Key Architectural Components

Content Delivery Network (CDN)
The backbone of Spotify's streaming capability. Audio files are distributed across global edge servers, ensuring users always connect to the nearest available source. This dramatically reduces latency and provides redundancy if servers go offline.

Microservices Ecosystem
Spotify operates hundreds of microservices, each owning a specific business capability. The User Service manages profiles and subscriptions. The Playlist Service handles creation and sharing. The Recommendation Service powers discovery features. This separation allows teams to deploy independently and scale based on demand.

Event-Driven Architecture
Every user action generates events that flow through the system. When you like a song, that event updates your taste profile, influences future recommendations, and might trigger playlist updates.
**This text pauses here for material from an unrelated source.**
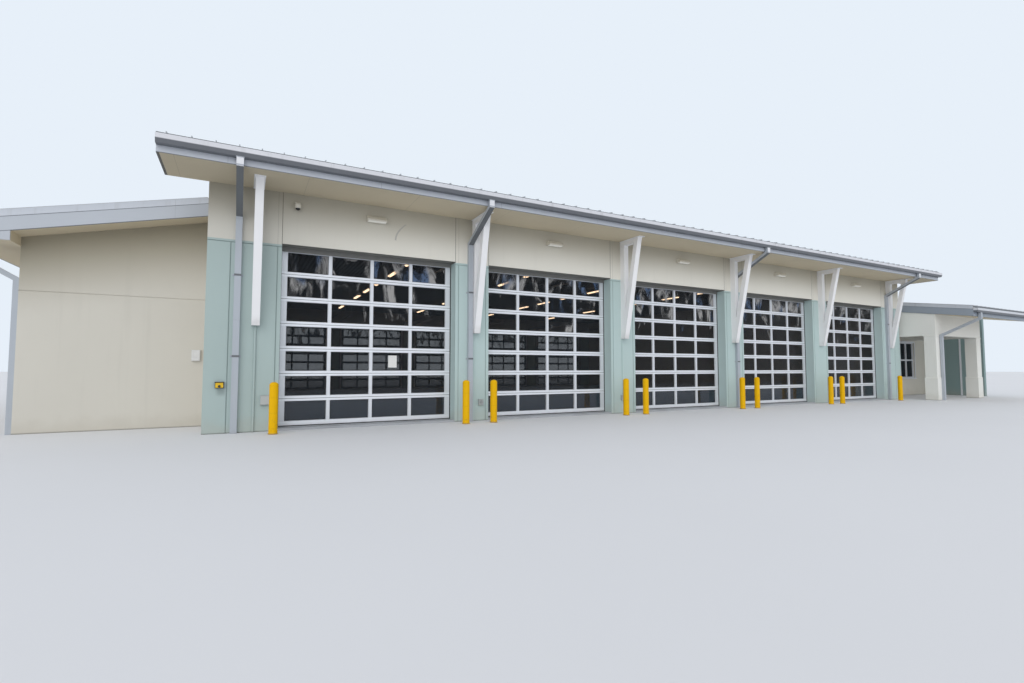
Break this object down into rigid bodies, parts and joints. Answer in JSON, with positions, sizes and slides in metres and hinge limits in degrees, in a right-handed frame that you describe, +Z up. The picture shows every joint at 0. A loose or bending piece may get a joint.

Tools like InfraSketch can help you visualize how these event flows connect different services.

Caching Strategy
Multiple caching layers serve different purposes. CDN caches store audio files regionally. Application caches hold frequently requested metadata (artist info, album covers). Client-side caches enable offline playback and reduce server load.

How It Works

Audio Streaming Flow

The journey from "play button" to "music in your ears" involves multiple system interactions happening in parallel.

When you select a song, the client first checks local cache for the audio file. If found, playback begins immediately. Simultaneously, the client requests the latest metadata from Spotify's API gateway to ensure you're seeing current information (play counts, artist updates).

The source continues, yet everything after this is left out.